* _Work to do_: Pick out the lines below that contain the string "Blender" and copy them all.
○ ○ ○ ○
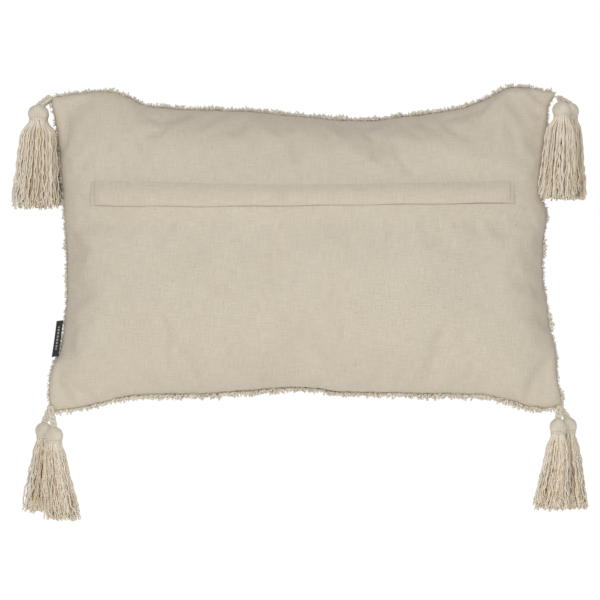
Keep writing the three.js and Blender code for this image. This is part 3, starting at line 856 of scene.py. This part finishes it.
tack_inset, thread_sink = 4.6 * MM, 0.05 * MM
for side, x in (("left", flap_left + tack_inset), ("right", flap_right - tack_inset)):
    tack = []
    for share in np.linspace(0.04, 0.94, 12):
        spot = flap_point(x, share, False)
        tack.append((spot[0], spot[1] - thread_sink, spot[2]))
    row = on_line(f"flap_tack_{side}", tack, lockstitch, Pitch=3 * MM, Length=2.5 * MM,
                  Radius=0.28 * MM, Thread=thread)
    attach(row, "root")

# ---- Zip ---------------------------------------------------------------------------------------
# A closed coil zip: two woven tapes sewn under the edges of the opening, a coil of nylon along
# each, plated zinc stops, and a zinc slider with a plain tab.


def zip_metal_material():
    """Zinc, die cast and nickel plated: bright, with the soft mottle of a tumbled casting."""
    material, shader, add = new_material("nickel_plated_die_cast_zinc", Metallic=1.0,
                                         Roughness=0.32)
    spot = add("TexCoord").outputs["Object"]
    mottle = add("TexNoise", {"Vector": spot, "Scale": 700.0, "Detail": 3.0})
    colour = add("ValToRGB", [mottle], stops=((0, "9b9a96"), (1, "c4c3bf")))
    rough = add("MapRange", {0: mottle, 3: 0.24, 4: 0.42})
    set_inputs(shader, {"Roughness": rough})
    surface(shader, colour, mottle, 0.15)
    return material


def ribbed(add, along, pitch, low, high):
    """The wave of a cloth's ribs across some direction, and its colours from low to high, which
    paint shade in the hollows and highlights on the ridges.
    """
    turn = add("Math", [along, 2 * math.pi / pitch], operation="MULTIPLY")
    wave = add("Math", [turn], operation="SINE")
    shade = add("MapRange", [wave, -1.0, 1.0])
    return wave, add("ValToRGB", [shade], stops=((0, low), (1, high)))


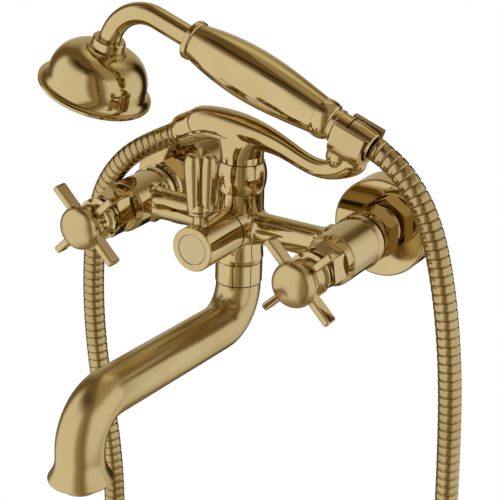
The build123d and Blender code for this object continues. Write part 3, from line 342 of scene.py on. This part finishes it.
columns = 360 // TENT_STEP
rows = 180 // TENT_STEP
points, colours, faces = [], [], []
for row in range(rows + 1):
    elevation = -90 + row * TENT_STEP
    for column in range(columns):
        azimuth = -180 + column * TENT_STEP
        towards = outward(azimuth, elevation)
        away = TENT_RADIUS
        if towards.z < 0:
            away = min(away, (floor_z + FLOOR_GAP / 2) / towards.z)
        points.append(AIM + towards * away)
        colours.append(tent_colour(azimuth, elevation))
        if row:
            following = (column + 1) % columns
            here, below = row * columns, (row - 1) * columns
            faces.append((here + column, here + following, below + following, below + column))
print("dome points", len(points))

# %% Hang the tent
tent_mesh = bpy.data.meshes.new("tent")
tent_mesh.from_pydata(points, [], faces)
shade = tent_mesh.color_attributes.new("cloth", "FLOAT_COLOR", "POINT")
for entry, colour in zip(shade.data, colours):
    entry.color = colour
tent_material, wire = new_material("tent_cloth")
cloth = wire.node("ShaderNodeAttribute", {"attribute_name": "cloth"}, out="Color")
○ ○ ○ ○
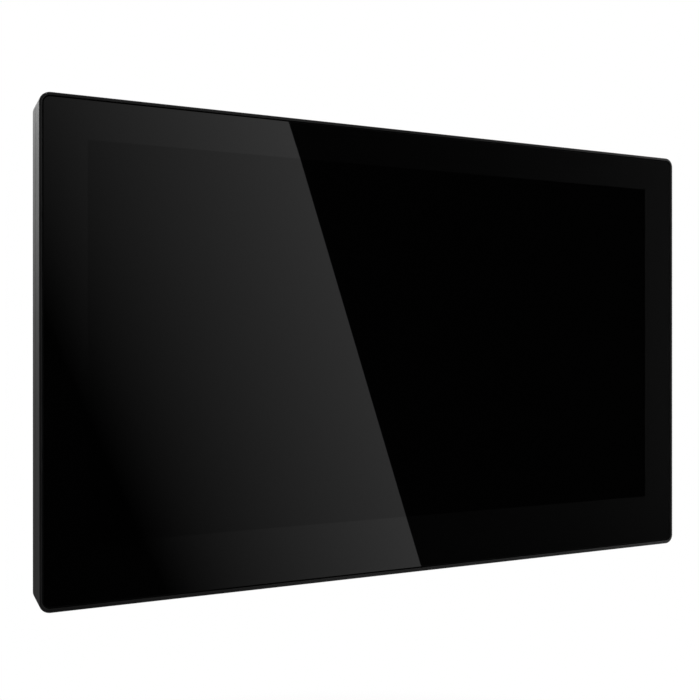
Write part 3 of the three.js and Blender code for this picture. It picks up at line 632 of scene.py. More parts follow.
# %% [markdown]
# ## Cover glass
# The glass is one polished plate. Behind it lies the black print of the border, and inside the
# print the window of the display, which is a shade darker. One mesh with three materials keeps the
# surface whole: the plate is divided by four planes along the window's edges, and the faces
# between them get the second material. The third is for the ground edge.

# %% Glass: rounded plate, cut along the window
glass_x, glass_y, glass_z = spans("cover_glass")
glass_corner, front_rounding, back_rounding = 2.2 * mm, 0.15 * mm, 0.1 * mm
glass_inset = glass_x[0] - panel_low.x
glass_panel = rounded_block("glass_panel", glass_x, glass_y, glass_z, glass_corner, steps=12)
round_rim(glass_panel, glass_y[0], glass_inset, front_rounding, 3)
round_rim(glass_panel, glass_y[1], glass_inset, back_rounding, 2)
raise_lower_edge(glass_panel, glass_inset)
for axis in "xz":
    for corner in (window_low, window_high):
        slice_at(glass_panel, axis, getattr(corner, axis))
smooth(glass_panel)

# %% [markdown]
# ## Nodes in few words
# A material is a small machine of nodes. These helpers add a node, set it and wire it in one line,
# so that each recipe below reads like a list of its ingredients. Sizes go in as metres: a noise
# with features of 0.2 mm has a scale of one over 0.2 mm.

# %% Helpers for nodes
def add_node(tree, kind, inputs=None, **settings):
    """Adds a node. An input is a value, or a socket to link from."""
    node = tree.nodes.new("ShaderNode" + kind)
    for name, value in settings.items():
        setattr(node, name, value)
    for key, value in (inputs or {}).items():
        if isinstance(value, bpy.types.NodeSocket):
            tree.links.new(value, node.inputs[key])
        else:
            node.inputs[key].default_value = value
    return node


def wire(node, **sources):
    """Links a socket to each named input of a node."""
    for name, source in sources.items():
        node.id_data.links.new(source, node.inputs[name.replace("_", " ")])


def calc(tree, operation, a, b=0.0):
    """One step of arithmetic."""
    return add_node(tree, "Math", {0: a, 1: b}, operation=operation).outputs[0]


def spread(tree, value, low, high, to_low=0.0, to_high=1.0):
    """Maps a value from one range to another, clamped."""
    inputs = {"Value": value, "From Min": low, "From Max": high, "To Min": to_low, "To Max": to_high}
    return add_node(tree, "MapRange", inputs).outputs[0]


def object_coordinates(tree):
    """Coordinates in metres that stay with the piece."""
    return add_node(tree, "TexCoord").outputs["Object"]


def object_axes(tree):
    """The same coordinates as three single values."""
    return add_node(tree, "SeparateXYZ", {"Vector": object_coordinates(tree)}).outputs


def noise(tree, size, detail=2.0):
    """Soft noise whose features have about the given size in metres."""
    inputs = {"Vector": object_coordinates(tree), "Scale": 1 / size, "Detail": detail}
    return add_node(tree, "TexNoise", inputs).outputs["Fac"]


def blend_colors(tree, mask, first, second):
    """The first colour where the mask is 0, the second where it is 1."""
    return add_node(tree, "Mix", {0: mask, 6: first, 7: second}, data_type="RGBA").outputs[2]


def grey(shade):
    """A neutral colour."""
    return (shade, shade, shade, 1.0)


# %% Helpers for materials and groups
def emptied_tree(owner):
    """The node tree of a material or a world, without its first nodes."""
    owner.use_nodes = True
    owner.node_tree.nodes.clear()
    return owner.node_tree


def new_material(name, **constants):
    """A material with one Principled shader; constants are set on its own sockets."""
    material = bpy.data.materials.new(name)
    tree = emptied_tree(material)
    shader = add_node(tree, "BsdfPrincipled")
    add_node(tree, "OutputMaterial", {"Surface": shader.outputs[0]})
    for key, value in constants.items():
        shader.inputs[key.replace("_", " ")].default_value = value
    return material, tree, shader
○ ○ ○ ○
* _Correct response_:
Keep writing the three.js and Blender code for this image. This is part 3, starting at line 856 of scene.py. This part finishes it.
The build123d and Blender code for this object continues. Write part 3, from line 342 of scene.py on. This part finishes it.
Write part 3 of the three.js and Blender code for this picture. It picks up at line 632 of scene.py. More parts follow.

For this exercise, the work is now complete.